Tricky. The modern Big-Bang model is that the physical laws themselves coalesced out of nothing in the first fractions of a second, and that, once these laws had formed, then matter could come into existence accordingly. There was (it is thought) a brief period of time in which the laws of electricity and magnetism were not distinct, but unified with other laws. When electricity and magnetism split apart, only then could electrons and protons exist.
Tricky. The modern Big-Bang model is that the physical laws themselves coalesced out of nothing in the first fractions of a second, and that, once these laws had formed, then matter could come into existence accordingly. There was (it is thought) a brief period of time in which the laws of electricity and magnetism were not distinct, but unified with other laws. When electricity and magnetism split apart, only then could electrons and protons exist.
To me this sounds almost like an admission that another field exists which is more like spiritual than physical.
Thats not exactly what I said, the entire paragraph sounds like an admission of a force more like spiritual than physical but undefined. Just because it recognizes that something just came into being.
I have a few questions: please forgive the mangled presentation.
Is the predominant view in the physics community that wave function collapse occurs when the quantum world interacts with an aspect of the macro world? So we don’t need a (conscious) observer? What’s the nature of this interaction?
How does that predominant view fit in with quantum entanglement?
How far out of favor have explanations like the Von Neumann–Wigner interpretation fallen? Ignore Daily Mail articles and even 4th tier physics journals.
Is Copenhagen still the default? What exactly constitutes, “Outside the system”?
“Shut up and focus on the equations”, works for me incidentally. (“You don’t like it? Tough.”)
No think of it this way - this is an imperfect analogy.
You’ve got water in a container under pressure and temperature control. You can get all 3 basic states of matter existing at the same time - solid/liquid/gas. Now, release the pressure and the thing collapses into vapour. It’s a phase change.
The term for the differentiation of EM/Weak/Strong and possibly Gravitational forces is called symmetry breaking.
To me, this sounds almost like an admission that you don’t have a clue as to what was actually said, and so have to resort to “he’s saying it’s magic” to fit it into your brain.
Ontology is an error.

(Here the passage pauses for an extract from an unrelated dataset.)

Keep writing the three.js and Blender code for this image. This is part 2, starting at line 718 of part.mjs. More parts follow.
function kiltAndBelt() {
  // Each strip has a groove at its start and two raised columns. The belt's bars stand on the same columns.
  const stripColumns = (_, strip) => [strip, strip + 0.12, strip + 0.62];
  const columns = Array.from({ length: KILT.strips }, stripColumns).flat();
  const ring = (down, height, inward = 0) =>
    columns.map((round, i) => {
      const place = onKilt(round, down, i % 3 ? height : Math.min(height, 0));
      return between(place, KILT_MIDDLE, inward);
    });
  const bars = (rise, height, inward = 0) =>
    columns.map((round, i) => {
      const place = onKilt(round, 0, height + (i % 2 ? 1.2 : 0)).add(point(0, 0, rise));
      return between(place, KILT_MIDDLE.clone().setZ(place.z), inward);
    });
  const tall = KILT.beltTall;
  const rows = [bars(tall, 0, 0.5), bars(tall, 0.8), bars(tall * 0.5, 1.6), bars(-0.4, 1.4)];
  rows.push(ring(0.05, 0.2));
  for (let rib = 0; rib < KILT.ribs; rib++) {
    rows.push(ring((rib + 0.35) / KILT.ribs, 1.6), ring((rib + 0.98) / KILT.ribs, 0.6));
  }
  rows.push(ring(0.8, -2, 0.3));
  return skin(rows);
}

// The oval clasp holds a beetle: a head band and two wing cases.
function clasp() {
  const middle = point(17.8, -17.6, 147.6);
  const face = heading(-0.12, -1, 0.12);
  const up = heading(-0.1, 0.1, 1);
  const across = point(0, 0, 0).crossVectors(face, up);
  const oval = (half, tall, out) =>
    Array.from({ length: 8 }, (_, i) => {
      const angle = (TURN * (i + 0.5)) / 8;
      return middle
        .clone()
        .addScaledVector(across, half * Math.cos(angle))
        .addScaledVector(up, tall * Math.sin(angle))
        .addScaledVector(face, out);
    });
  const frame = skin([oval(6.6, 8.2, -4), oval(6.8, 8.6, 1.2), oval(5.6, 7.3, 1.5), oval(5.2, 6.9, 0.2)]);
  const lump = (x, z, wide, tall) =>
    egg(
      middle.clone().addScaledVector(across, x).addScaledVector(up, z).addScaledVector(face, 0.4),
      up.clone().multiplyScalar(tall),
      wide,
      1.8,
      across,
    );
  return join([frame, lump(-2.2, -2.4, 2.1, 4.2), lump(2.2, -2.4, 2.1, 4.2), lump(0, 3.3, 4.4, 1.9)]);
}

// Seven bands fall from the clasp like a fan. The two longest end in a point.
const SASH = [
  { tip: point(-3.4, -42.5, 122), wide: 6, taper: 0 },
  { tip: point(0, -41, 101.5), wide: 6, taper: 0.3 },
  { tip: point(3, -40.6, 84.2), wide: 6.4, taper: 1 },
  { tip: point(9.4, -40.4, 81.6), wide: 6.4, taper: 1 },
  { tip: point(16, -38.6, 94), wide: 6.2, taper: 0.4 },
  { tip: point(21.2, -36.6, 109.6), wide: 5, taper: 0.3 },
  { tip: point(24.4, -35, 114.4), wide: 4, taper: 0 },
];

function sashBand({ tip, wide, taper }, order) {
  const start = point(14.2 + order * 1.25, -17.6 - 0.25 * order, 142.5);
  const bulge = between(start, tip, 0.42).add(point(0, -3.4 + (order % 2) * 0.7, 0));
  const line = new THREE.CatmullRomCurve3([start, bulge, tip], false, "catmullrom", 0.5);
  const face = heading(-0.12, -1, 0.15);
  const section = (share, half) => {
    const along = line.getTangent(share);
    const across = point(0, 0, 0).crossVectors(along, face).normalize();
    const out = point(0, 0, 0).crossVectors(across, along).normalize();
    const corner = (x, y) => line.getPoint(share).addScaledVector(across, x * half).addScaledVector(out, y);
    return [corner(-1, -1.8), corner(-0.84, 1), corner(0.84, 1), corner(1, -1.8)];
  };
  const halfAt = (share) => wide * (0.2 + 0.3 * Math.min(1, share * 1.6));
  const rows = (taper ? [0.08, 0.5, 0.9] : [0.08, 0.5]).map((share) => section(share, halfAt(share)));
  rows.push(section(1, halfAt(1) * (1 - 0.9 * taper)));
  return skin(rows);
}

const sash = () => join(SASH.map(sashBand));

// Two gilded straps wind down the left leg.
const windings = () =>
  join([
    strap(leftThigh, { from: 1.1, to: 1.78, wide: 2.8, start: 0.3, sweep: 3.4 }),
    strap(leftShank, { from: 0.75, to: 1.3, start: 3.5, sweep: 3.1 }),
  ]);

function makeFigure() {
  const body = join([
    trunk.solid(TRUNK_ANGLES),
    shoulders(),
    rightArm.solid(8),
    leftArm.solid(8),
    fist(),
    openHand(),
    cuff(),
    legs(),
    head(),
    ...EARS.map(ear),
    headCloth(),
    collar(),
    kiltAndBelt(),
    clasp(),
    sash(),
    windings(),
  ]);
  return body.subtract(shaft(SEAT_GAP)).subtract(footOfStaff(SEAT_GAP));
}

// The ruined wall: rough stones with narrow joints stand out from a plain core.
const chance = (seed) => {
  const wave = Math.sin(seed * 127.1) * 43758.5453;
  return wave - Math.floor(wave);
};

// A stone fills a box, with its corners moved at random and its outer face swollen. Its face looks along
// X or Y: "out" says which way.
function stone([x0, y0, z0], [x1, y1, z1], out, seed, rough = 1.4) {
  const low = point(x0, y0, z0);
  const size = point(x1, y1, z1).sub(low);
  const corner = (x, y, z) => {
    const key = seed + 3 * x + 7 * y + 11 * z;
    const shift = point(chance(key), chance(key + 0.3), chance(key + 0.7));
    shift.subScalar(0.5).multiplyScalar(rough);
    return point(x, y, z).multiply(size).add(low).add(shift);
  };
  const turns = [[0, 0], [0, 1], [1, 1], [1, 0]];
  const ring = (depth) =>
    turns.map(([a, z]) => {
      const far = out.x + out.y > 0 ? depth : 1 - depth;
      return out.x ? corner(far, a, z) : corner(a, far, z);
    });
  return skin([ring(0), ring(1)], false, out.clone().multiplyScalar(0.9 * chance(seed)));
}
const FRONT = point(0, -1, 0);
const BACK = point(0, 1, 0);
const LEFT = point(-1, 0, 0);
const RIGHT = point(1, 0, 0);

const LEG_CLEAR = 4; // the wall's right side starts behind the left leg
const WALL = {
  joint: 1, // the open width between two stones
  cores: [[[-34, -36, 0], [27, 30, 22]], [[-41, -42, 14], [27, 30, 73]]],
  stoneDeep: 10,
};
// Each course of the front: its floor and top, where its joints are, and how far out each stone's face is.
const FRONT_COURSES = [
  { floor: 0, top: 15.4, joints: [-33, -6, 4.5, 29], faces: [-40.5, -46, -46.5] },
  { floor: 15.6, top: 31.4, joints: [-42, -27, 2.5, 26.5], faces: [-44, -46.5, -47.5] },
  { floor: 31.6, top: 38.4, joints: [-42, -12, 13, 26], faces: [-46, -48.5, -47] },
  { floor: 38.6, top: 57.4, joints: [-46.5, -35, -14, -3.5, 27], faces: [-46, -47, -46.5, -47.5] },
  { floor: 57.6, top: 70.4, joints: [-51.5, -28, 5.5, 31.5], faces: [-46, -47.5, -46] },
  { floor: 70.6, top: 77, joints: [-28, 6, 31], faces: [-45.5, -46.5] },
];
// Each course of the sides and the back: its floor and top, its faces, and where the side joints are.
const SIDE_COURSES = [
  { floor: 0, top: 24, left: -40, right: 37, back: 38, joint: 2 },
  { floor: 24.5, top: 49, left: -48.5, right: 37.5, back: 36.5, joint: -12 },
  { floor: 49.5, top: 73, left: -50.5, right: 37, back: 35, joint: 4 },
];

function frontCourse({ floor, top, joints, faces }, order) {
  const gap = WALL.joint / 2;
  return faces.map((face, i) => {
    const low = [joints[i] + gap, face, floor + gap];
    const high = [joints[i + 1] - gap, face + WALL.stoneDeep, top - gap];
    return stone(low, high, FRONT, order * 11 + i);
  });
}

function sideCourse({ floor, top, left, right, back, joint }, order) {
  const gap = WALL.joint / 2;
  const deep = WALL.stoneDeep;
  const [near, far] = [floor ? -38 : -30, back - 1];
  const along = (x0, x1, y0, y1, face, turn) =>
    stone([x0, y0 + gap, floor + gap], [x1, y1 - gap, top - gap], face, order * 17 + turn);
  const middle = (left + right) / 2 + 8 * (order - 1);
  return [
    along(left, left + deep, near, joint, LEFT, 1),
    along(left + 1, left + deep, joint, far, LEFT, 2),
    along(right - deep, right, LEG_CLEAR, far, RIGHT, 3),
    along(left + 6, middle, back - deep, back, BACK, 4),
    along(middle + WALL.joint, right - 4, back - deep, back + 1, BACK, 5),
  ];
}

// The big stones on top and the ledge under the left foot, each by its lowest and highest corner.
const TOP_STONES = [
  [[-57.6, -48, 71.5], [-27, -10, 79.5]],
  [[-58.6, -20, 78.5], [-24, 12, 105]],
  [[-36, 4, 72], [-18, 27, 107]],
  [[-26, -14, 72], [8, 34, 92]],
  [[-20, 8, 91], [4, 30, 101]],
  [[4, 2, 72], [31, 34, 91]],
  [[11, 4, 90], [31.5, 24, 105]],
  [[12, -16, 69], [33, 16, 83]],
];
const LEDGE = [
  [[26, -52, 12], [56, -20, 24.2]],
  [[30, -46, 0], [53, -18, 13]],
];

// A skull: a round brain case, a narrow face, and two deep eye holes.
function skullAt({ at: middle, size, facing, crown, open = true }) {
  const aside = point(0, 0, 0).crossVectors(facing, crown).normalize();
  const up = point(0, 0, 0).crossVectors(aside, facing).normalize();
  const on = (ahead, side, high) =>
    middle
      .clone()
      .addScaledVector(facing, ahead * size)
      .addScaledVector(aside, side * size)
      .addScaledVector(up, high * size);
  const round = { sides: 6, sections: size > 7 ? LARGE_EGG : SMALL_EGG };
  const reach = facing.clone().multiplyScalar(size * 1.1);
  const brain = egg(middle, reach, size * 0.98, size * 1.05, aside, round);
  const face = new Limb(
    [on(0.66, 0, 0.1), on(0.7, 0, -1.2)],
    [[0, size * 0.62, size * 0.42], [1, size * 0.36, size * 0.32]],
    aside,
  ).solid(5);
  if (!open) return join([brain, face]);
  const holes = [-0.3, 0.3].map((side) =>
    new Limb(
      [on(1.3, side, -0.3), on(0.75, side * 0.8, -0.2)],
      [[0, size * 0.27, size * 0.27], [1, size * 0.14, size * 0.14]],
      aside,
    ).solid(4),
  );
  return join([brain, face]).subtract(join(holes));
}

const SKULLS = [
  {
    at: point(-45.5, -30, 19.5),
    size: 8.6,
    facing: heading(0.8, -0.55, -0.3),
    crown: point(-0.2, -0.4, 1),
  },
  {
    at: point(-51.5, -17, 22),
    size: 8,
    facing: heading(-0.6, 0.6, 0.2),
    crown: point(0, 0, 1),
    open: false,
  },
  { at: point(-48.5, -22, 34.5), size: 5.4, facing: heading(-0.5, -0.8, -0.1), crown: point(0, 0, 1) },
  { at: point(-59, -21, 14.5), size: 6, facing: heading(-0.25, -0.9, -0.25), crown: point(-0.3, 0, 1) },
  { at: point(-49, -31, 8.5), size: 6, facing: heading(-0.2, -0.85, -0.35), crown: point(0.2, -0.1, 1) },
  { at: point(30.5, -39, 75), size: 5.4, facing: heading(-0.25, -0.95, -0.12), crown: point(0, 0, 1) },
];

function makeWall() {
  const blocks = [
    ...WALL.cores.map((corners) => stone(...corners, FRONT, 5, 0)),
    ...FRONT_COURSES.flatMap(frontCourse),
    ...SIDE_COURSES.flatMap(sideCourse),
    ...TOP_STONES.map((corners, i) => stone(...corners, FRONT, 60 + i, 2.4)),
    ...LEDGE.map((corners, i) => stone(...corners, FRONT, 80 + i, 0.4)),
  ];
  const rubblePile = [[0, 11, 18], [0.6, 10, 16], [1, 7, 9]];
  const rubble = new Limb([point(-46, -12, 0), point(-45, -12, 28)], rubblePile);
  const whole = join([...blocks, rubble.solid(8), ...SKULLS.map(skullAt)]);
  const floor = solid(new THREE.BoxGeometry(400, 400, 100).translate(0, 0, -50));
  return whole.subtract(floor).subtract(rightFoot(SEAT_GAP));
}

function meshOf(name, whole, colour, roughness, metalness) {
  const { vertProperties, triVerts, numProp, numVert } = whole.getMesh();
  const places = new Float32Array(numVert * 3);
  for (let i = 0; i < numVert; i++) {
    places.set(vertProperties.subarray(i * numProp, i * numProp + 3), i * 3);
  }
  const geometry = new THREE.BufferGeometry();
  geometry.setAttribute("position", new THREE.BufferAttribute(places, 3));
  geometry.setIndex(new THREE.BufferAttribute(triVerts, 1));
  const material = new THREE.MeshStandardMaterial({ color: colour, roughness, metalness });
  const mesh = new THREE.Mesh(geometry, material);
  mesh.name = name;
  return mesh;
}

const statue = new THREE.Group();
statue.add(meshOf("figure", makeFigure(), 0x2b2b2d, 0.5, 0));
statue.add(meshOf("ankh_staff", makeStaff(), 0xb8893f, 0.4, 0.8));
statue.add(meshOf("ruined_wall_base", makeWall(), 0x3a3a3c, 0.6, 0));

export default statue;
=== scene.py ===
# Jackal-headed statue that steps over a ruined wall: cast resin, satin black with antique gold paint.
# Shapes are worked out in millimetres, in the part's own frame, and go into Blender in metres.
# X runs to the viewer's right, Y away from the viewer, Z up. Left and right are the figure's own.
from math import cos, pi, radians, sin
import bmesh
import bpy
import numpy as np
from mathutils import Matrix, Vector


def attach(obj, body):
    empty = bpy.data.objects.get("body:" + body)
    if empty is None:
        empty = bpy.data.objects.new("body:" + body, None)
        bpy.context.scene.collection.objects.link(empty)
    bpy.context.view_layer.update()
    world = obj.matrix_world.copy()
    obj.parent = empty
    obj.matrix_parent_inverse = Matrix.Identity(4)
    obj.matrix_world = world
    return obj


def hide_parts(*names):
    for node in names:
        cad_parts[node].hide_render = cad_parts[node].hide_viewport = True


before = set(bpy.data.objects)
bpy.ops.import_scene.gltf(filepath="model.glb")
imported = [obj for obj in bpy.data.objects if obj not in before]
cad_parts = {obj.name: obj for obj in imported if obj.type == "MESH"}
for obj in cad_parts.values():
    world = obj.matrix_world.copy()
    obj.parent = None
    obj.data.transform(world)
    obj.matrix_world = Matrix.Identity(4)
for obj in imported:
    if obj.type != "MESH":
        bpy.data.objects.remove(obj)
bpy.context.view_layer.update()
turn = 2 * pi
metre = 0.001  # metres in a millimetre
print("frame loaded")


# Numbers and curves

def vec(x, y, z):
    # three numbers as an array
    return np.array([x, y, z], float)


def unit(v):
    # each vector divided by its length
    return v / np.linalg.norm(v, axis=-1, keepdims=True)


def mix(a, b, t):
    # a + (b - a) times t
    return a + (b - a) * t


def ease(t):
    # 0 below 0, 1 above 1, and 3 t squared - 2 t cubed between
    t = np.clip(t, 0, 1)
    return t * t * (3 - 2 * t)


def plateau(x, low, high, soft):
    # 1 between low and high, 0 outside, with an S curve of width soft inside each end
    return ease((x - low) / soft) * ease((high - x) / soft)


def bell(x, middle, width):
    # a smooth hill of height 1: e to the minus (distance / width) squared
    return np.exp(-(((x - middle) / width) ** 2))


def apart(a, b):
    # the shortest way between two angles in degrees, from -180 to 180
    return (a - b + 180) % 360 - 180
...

We CAN’T know what matter IS, because knowing “what something is” is not how knowing works. All we can know is what the universe does. And it doesn’t do anything resembling universal consciousness.

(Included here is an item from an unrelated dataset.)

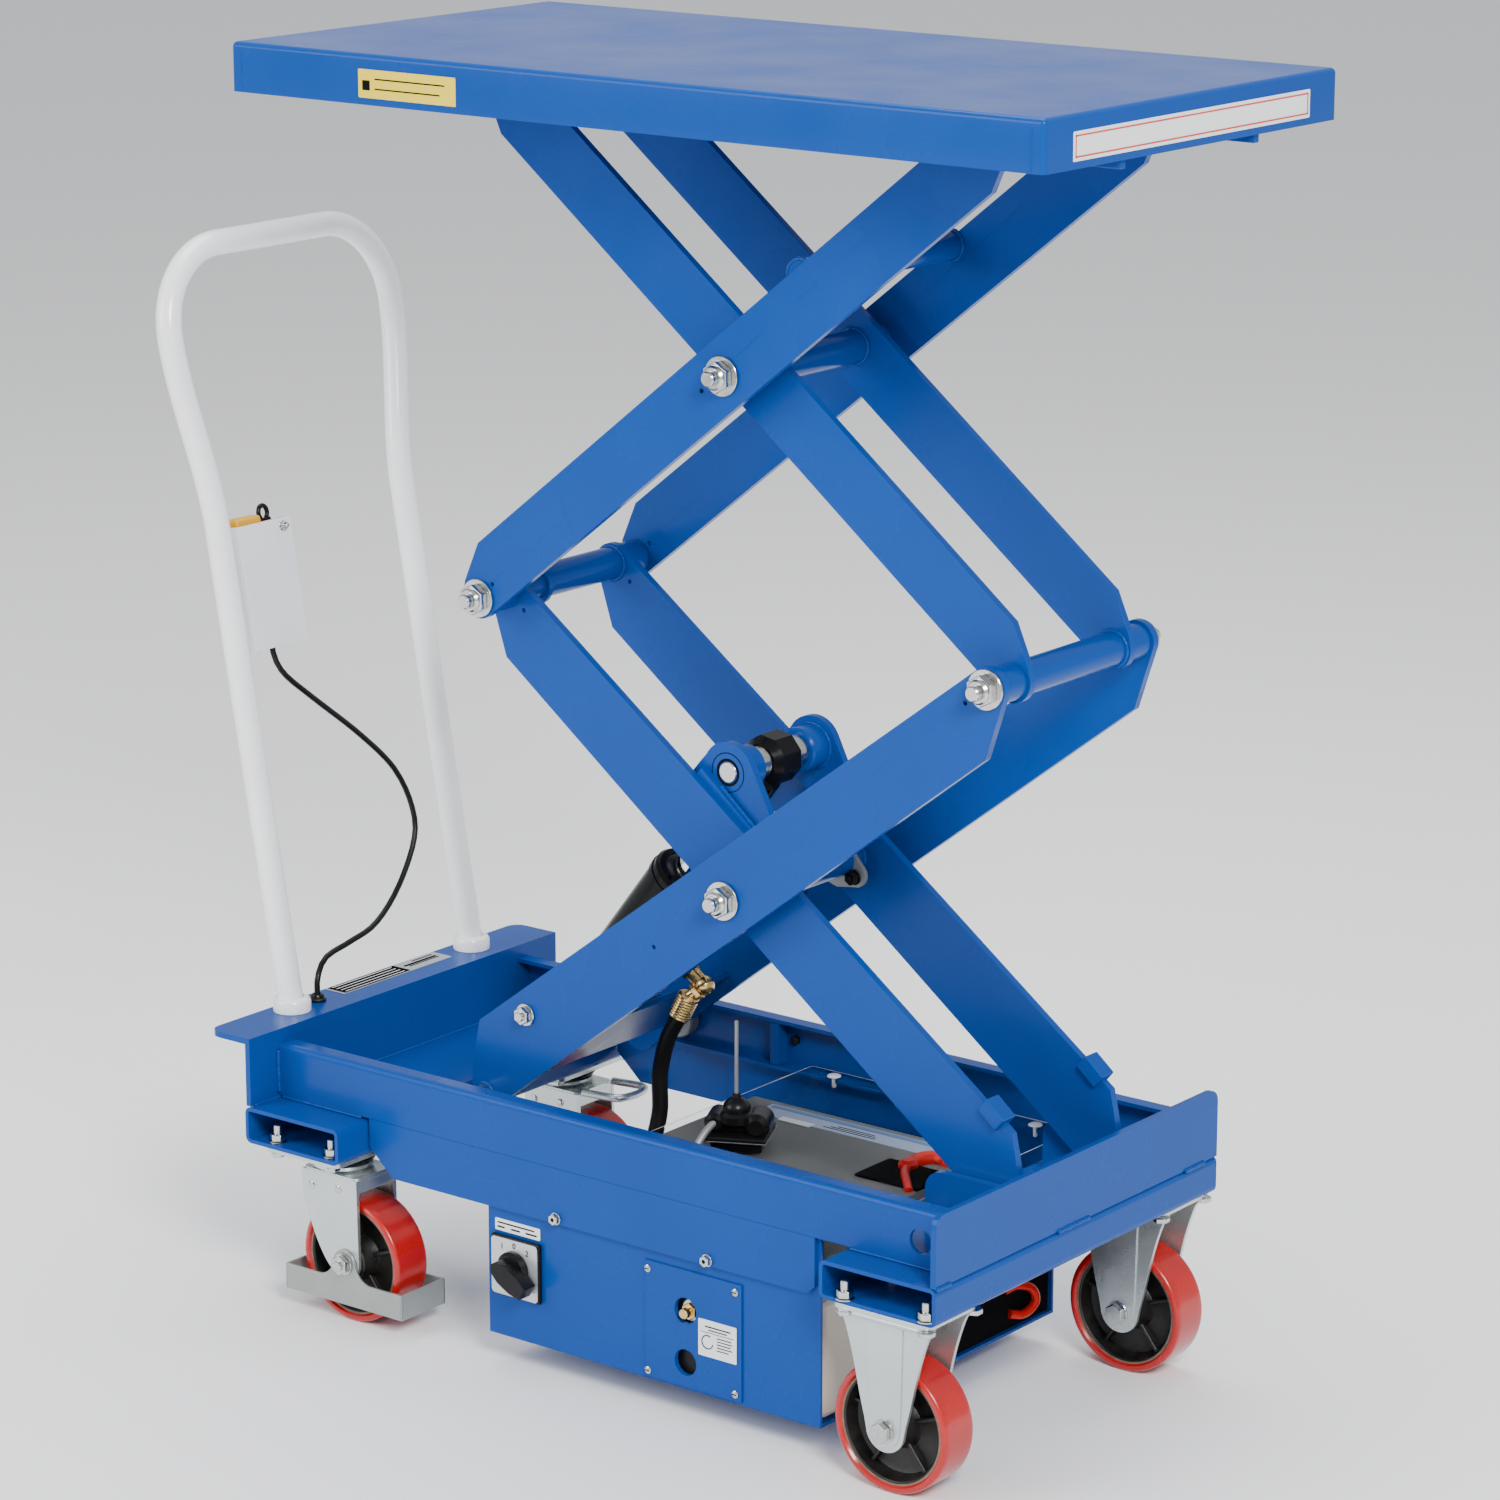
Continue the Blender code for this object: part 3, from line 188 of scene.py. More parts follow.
LABEL = make_finish("white label", (0.80, 0.81, 0.82), 0.35, tint=0.02, bump=0.02)
YELLOW_LABEL = make_finish("yellow label", (0.80, 0.60, 0.01), 0.35, tint=0.02, bump=0.02)
SILVER_LABEL = make_finish("silver label", (0.55, 0.57, 0.60), 0.3, 0.6, tint=0.03, bump=0.03)
INK = make_finish("print", (0.008, 0.008, 0.009), 0.5, tint=0.1, bump=0.02, shine=0.0)
BLUE_INK = make_finish("blue print", (0.10, 0.18, 0.40), 0.5, tint=0.05, bump=0.02)
RED_INK = make_finish("red print", (0.60, 0.04, 0.04), 0.5, tint=0.05, bump=0.02)
CLEAR = make_finish("clear sheet", (0.97, 0.985, 0.99), 0.03, tint=0.005, spread=0.01, bump=0.0,
                    transmission=1.0, shine=0.15, ior=1.012)


# ---------------------------------------------------------------- helpers

def link(name, data):
    """A new object in the scene."""
    item = bpy.data.objects.new(name, data)
    bpy.context.scene.collection.objects.link(item)
    return item


def dress(item, body, finish, *nodes):
    """Give a placed piece its finish and body, and the CAD nodes that it stands for."""
    item.data.materials.clear()
    item.data.materials.append(finish)
    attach(item, body)
    if nodes:
        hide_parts(*nodes)
    return item


def soften(item, width, segments=3):
    """Rounded edges with clean shading."""
    item.data.shade_smooth()
    if width:
        bevel = item.modifiers.new("round edges", "BEVEL")
        bevel.width = width * MM
        bevel.segments = segments
        bevel.limit_method = "ANGLE"
        bevel.angle_limit = math.radians(38)
    else:
        item.data.set_sharp_from_angle(angle=math.radians(35))
    item.modifiers.new("even shading", "WEIGHTED_NORMAL")
    return item


def from_shape(name, shape):
    """A new object with an edited shape as its mesh."""
    mesh = bpy.data.meshes.new(name)
    shape.to_mesh(mesh)
    shape.free()
    return link(name, mesh)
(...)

I would disagree, specifically because the word “spiritual” has so much connotative meaning. It depends upon a “spirit.” The idea that the laws of physics came out of nowhere does not depend upon a “spirit” in any way.
You could very well say that it sounds like an admission that we don’t know a lot of the details…and I’ll entirely agree with this. But “spirit” is too close to “mind” in the way it is connoted.
This is one of the views that has some strength these days. One of the bits of evidence is that entangled particle pairs seem to disentangle on their own, and this might be because of their interaction with other particles or quanta of energy. I don’t believe this is settled, however: last I heard, there are a number of interpretations still duking it out.
I can’t help with your other questions…and I might well be wrong even in what I have just said.
That’s not what a ‘unified theory’ refers to all, and physicists are certainly not claiming or even mentioning about some sort of ‘spiritual’ field. Before symmetry breaking, you had a Lagrangian and a large gauge group; afterward, the Lagrangian breaks up into some more pieces, including a mass term (usually symmetry breaking produces a massless Goldstone boson, but not in this case, because physics). Instead the original gauge group, you now have separate gauge groups for electromagnetism and spin.
In my experience (and I’m a mathematician who does some physics, as opposed to even a mathematical physicist), the question really doesn’t come up. Wave functions collapse if they need to produce an eigenvalue, and the exact mechanism isn’t particularly relevant— or, at the very least, there’s not a suitable explanation that’s falsifiable instead of psuedoscientific. Really, the measurement problem doesn’t feature prominently in quantum after the first class or two in the subject. I can’t say it disappears completely or is uninteresting in terms of physics or philosophy, but it’s not the huge dilemma or defining feature of the subject that it may seem like from the outside.
What part of it is more spiritual, then? Adding interaction with a massive boson to the Lagrangian, finding a subgroup of the original group that acts trivially on that boson, and then separating out pieces of the Lagrangian accordingly sounds much more physical than spiritual to me.